**Record excerpts**.
#####

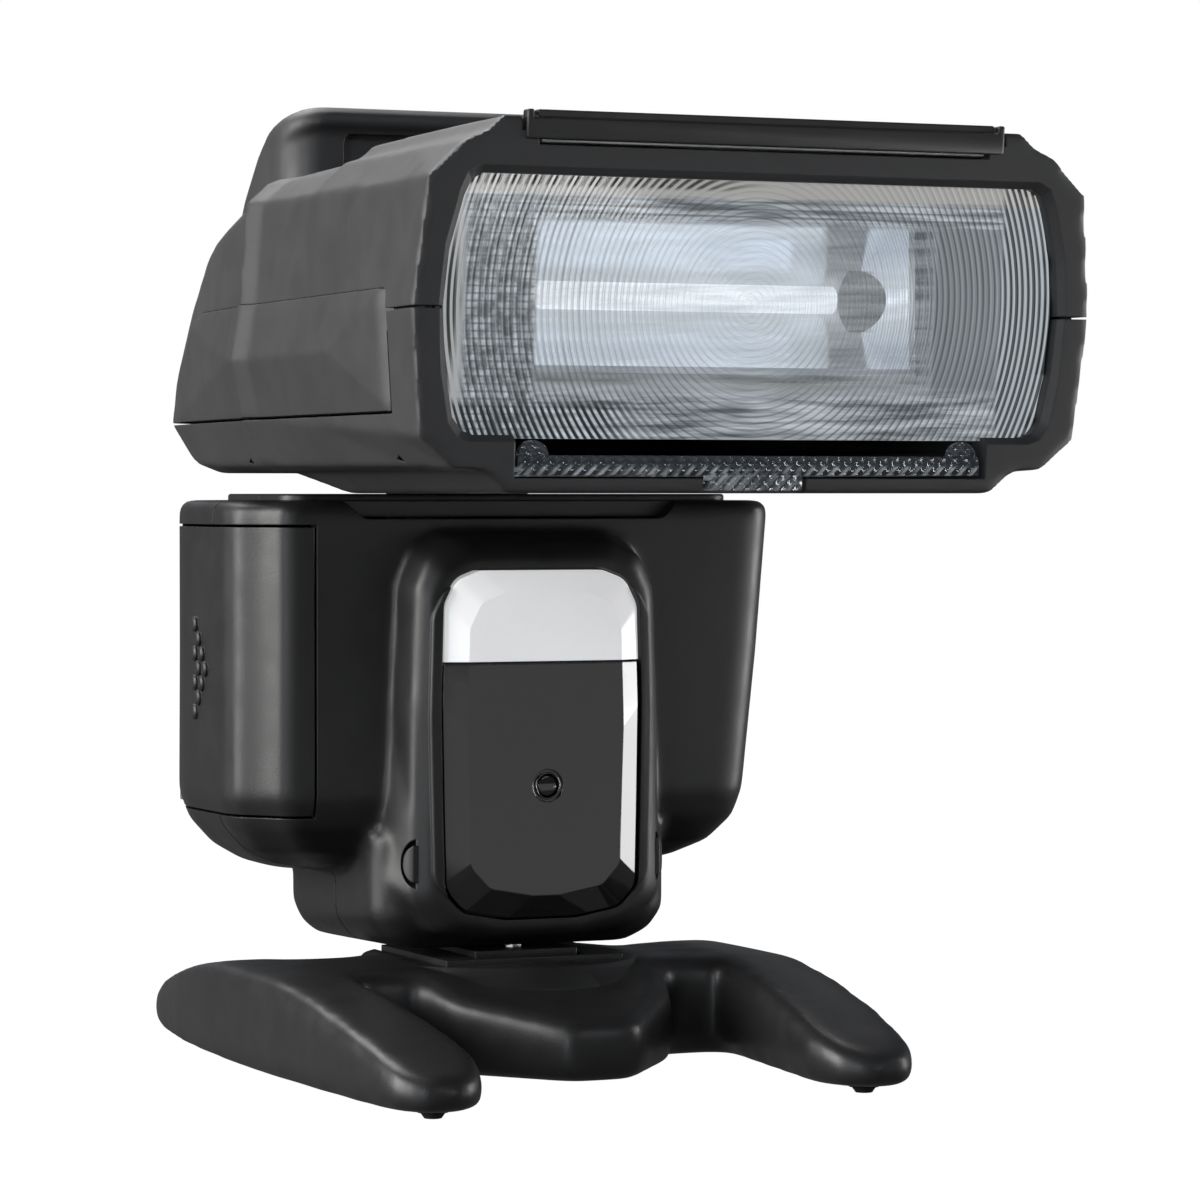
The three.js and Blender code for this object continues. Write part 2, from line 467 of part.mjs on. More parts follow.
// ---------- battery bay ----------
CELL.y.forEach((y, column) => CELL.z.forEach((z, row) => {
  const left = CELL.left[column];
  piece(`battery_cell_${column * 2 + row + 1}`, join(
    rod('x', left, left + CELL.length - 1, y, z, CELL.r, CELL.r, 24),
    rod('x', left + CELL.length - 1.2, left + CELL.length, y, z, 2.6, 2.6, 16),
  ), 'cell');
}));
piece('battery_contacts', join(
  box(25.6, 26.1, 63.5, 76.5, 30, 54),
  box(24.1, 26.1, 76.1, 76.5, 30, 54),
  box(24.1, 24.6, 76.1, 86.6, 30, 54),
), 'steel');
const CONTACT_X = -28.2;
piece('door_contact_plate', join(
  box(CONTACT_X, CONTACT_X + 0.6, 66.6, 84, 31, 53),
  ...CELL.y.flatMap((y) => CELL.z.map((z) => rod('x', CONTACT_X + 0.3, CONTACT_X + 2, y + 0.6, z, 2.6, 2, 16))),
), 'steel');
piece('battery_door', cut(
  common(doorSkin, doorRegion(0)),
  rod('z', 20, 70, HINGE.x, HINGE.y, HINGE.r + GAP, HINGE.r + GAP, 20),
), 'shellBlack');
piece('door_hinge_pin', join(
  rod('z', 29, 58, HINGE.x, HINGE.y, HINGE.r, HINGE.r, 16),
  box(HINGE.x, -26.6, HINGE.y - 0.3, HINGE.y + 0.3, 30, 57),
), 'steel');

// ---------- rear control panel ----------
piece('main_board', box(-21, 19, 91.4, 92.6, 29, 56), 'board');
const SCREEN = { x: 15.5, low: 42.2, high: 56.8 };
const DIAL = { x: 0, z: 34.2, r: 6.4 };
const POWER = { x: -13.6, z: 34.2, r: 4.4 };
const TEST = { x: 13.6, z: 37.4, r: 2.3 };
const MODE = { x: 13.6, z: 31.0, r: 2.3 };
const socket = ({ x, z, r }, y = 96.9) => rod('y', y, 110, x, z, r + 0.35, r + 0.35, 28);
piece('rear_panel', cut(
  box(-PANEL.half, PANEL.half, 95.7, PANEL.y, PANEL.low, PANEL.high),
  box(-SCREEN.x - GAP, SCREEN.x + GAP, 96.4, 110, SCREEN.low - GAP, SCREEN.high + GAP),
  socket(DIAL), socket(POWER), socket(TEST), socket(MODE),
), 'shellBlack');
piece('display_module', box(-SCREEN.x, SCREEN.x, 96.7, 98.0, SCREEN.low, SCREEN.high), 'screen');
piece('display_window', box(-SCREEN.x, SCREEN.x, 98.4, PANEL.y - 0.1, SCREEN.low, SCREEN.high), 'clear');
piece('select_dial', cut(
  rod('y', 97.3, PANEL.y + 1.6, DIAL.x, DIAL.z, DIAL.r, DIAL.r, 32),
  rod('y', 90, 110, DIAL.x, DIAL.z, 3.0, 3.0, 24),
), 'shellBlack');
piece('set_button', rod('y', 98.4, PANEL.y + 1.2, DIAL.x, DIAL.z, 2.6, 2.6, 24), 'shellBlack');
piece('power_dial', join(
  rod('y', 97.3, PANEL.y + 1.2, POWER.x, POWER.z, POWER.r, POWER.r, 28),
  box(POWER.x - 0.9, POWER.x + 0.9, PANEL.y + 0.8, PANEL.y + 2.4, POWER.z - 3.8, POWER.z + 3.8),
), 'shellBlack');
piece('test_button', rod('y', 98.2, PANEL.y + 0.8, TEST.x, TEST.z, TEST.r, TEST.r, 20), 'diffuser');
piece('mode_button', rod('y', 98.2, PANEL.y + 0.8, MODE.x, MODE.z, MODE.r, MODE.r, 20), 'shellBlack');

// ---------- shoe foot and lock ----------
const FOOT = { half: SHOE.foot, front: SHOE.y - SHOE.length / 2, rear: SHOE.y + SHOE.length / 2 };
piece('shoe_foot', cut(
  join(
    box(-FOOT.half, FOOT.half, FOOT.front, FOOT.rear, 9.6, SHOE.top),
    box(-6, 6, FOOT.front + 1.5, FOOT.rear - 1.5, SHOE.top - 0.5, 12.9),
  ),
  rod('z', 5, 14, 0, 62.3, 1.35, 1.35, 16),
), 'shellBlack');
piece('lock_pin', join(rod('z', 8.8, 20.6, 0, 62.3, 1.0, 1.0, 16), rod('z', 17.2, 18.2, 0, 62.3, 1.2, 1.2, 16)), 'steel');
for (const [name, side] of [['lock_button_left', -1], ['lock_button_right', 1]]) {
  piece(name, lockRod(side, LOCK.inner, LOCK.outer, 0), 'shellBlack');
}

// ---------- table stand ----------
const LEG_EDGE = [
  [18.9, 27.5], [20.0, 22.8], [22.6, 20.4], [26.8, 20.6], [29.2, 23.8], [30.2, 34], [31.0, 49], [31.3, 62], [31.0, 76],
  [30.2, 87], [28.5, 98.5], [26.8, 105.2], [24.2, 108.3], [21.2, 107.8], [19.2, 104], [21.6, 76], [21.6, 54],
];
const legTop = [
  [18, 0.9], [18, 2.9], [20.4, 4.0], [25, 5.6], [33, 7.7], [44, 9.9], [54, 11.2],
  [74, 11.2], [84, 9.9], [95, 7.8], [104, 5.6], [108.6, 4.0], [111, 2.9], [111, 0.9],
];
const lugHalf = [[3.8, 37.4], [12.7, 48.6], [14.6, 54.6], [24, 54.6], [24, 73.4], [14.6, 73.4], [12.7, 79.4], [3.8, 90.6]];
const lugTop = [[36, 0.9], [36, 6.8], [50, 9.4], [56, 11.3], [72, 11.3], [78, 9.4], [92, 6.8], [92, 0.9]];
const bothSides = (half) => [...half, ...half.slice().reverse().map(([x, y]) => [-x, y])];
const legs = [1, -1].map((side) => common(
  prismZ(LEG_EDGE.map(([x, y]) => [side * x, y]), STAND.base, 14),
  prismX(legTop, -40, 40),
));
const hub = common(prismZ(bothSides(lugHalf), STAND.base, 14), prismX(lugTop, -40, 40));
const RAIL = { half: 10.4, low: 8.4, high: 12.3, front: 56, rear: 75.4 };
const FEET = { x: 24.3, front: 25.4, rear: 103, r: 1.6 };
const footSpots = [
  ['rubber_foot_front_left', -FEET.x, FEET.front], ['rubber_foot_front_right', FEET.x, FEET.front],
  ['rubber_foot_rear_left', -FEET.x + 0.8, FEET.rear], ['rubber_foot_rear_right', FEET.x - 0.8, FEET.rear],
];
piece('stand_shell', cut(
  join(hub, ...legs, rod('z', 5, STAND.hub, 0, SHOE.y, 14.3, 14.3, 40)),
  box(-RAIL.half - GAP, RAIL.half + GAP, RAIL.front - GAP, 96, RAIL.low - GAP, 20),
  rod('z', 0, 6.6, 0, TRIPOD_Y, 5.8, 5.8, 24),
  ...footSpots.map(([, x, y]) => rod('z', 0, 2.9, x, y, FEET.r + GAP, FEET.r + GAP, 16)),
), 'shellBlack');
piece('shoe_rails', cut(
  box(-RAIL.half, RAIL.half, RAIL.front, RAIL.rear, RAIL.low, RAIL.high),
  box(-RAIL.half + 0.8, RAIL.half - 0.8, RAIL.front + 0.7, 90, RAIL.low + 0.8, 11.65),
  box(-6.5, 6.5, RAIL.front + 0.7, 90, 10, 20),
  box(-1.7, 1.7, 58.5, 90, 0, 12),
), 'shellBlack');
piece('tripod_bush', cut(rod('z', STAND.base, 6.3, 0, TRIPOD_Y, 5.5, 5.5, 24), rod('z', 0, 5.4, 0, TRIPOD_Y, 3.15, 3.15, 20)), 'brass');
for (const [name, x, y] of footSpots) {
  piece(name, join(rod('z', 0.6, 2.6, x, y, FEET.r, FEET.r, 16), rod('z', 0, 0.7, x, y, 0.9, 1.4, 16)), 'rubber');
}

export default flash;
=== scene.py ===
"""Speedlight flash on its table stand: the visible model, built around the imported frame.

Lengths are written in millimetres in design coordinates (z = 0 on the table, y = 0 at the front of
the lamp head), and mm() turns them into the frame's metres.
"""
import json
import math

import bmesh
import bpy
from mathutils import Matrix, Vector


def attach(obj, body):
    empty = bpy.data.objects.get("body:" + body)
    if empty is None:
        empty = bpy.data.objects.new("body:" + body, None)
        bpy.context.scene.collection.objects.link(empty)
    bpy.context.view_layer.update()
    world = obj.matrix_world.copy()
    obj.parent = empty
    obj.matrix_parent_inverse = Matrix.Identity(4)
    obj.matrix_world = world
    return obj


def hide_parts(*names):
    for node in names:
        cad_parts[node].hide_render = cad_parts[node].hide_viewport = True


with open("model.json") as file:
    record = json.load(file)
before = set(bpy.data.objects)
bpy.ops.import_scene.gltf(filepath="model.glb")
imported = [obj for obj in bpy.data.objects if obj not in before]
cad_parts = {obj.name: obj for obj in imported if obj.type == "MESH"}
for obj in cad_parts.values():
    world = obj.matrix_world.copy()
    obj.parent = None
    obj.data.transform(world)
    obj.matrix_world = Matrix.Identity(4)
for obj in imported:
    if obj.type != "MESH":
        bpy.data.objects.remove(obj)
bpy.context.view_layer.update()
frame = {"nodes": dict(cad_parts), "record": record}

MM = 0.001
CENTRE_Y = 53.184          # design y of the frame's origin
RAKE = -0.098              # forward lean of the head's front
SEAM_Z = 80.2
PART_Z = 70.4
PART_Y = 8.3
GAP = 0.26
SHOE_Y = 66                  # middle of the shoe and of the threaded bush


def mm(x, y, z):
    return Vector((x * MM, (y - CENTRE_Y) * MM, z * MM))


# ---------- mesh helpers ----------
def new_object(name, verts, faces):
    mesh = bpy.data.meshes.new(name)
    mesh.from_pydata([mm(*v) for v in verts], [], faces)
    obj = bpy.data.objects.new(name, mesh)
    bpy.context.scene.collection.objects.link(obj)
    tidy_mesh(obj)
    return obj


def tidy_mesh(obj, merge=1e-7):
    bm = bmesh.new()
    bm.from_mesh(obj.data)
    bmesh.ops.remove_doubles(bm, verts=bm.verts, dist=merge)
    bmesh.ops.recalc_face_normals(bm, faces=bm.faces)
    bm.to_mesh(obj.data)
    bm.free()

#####

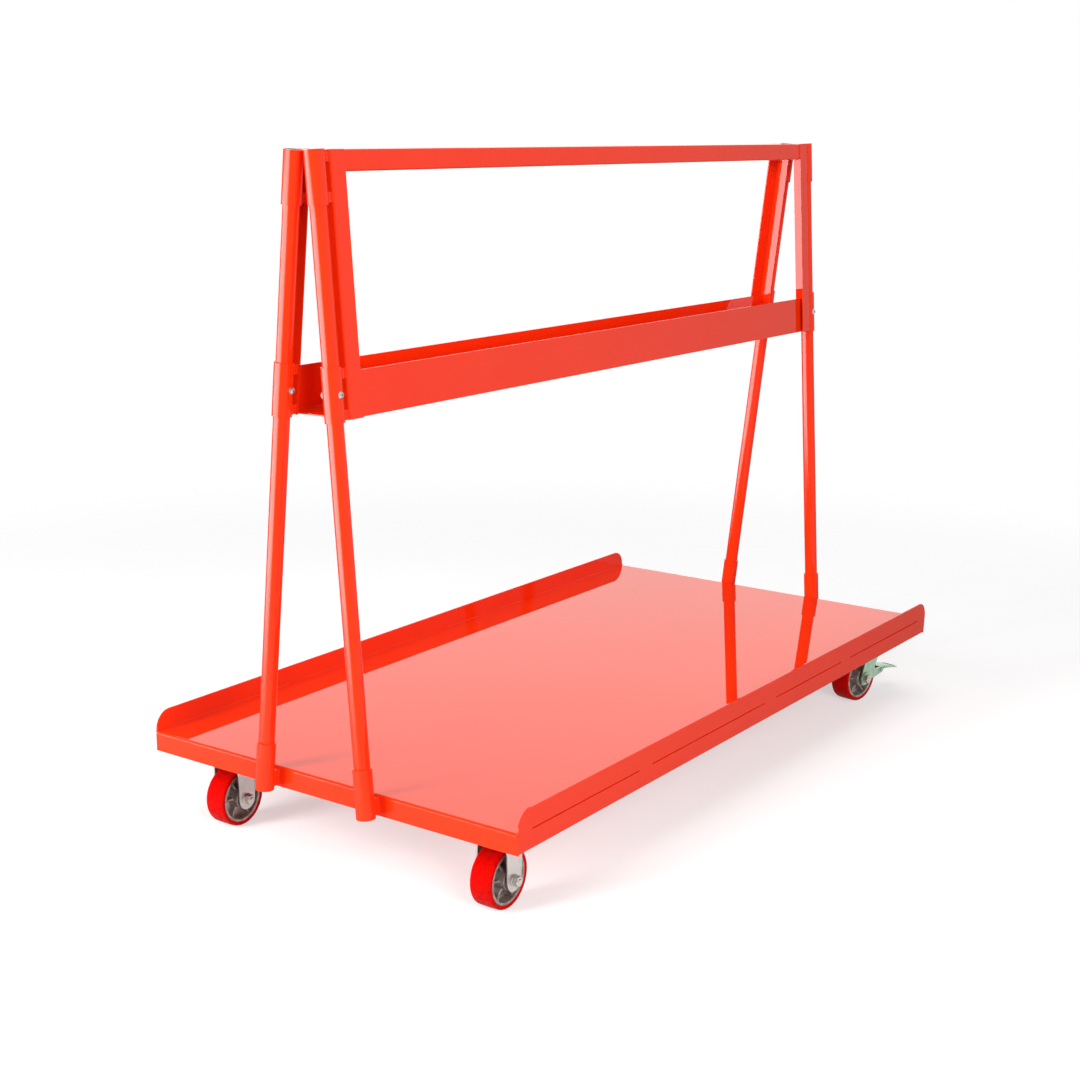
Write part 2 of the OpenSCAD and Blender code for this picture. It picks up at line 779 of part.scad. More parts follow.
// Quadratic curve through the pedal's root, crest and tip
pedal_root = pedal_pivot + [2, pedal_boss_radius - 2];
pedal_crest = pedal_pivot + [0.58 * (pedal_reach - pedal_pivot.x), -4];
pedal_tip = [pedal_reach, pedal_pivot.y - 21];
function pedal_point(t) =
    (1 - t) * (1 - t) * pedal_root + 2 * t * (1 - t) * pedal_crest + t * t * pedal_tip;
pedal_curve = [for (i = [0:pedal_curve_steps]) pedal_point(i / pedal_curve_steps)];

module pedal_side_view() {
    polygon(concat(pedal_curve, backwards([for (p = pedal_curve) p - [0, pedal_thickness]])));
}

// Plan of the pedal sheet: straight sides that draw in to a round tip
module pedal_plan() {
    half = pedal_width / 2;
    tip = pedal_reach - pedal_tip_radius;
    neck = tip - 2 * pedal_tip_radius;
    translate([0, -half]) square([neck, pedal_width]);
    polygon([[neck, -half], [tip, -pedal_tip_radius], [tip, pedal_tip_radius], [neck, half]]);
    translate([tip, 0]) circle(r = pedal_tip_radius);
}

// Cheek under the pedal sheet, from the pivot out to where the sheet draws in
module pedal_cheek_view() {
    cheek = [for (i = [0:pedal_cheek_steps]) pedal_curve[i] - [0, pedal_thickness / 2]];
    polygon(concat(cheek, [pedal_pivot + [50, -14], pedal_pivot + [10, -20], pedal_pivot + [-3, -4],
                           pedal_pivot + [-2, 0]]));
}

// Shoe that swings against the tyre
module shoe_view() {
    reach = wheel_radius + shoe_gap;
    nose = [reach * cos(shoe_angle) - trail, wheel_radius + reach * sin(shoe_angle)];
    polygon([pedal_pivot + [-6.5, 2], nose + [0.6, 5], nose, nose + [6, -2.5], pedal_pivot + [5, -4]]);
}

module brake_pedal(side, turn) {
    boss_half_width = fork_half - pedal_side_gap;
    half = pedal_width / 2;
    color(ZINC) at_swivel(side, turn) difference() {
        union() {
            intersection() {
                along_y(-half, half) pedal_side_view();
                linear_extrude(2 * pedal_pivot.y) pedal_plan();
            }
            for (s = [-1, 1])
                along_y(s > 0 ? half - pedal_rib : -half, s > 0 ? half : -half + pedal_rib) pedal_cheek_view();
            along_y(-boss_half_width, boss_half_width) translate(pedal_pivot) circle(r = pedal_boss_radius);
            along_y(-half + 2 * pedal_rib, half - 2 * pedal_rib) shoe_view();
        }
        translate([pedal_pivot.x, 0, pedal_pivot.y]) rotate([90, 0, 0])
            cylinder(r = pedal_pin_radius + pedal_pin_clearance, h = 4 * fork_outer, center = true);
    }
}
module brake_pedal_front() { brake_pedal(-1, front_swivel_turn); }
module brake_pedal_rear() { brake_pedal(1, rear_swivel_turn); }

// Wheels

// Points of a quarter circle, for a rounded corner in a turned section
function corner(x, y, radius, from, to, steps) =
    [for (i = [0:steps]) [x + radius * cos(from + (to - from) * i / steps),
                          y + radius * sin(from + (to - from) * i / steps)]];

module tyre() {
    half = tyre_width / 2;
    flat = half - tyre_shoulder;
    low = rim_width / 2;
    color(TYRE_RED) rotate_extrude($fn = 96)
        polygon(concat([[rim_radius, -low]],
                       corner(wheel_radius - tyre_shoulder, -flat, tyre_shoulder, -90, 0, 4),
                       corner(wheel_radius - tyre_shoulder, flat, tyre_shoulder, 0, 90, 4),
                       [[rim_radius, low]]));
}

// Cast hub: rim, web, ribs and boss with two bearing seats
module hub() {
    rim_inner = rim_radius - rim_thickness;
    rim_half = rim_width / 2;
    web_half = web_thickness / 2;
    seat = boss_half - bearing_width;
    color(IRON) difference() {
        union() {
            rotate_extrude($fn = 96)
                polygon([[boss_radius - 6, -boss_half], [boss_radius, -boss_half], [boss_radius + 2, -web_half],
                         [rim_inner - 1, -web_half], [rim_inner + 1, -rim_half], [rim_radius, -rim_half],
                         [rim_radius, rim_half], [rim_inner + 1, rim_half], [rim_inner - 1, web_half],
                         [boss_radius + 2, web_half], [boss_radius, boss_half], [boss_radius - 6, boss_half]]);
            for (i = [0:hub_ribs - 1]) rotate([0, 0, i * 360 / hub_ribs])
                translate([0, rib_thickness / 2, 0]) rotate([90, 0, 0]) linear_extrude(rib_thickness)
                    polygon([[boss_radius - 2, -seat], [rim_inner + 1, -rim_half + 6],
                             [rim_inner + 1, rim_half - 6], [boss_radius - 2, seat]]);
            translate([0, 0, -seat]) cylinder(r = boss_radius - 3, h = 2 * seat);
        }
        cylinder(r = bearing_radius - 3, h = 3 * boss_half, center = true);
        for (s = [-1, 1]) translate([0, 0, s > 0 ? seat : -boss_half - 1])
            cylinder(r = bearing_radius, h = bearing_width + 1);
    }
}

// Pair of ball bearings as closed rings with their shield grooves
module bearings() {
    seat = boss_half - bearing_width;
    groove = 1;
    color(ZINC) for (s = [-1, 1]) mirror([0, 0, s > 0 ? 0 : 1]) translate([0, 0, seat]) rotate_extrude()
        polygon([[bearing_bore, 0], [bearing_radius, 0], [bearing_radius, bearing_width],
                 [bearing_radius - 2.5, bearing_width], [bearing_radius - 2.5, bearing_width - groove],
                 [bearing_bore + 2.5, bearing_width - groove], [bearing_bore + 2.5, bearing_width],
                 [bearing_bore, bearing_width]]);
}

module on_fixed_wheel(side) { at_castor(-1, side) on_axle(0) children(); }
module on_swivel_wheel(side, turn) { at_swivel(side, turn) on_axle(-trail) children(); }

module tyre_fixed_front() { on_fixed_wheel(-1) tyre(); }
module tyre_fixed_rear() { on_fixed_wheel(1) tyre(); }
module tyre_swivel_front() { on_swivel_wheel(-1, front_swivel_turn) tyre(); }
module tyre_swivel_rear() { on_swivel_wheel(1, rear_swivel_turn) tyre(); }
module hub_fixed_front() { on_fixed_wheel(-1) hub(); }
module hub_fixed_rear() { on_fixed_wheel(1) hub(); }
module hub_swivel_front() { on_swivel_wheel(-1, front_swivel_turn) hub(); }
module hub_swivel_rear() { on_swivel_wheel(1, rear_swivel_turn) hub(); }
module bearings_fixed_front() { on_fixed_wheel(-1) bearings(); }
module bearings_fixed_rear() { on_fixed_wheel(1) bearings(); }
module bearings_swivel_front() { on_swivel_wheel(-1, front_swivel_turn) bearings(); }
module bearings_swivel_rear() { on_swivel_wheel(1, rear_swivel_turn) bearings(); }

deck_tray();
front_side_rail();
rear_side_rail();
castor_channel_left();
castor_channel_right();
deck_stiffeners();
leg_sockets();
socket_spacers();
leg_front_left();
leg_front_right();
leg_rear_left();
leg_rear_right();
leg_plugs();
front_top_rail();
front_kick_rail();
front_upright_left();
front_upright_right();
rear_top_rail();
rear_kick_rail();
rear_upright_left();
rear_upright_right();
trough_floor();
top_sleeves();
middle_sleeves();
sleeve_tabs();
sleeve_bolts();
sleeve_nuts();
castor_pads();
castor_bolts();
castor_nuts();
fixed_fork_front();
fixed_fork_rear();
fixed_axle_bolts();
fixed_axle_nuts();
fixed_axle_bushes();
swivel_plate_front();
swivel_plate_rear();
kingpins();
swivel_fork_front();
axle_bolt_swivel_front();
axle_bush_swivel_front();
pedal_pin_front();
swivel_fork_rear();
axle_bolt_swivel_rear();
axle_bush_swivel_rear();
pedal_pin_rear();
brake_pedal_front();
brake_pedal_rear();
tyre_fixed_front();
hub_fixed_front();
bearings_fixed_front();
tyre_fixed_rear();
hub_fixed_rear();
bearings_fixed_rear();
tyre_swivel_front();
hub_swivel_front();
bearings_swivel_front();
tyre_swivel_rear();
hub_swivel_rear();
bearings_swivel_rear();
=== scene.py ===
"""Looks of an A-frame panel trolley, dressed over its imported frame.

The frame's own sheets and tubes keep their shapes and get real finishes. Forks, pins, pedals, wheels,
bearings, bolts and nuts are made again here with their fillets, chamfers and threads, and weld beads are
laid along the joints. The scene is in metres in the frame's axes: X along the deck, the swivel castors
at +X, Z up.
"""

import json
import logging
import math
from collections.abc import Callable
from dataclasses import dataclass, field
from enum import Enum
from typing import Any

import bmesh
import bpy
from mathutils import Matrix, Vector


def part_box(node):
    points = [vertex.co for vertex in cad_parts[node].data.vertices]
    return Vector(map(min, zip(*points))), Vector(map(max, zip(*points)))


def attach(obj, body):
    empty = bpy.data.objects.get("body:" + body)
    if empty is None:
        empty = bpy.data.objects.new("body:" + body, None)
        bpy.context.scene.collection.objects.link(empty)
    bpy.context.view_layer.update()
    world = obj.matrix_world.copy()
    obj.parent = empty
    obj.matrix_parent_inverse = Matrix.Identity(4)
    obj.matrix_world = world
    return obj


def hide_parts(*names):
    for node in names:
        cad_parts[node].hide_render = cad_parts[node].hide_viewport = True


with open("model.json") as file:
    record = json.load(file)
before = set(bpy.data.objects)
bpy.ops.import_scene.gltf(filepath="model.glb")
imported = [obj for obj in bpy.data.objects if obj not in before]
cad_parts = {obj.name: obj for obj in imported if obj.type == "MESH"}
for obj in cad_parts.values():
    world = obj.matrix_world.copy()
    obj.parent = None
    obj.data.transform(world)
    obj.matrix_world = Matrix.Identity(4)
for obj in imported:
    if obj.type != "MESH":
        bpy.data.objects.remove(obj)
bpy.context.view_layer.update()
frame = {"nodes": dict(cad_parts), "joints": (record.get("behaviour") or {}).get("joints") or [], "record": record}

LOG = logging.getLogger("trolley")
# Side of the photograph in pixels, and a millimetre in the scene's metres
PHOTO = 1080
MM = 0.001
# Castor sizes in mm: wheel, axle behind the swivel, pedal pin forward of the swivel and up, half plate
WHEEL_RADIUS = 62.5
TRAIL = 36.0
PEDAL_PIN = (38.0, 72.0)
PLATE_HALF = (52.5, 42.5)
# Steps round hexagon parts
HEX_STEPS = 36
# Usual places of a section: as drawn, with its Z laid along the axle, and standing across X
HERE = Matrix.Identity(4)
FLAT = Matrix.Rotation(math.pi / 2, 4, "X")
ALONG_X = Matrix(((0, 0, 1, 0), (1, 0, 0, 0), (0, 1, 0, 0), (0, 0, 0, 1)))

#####

**What is required**.
Begin at the line that has "brake_pedal_front();" in the entries above; stop after the line that has "points = [vertex.co". Transcribe exactly those lines and no others.

**Response to the exercise**.
brake_pedal_front();
brake_pedal_rear();
tyre_fixed_front();
hub_fixed_front();
bearings_fixed_front();
tyre_fixed_rear();
hub_fixed_rear();
bearings_fixed_rear();
tyre_swivel_front();
hub_swivel_front();
bearings_swivel_front();
tyre_swivel_rear();
hub_swivel_rear();
bearings_swivel_rear();
=== scene.py ===
"""Looks of an A-frame panel trolley, dressed over its imported frame.

The frame's own sheets and tubes keep their shapes and get real finishes. Forks, pins, pedals, wheels,
bearings, bolts and nuts are made again here with their fillets, chamfers and threads, and weld beads are
laid along the joints. The scene is in metres in the frame's axes: X along the deck, the swivel castors
at +X, Z up.
"""

import json
import logging
import math
from collections.abc import Callable
from dataclasses import dataclass, field
from enum import Enum
from typing import Any

import bmesh
import bpy
from mathutils import Matrix, Vector


def part_box(node):
    points = [vertex.co for vertex in cad_parts[node].data.vertices]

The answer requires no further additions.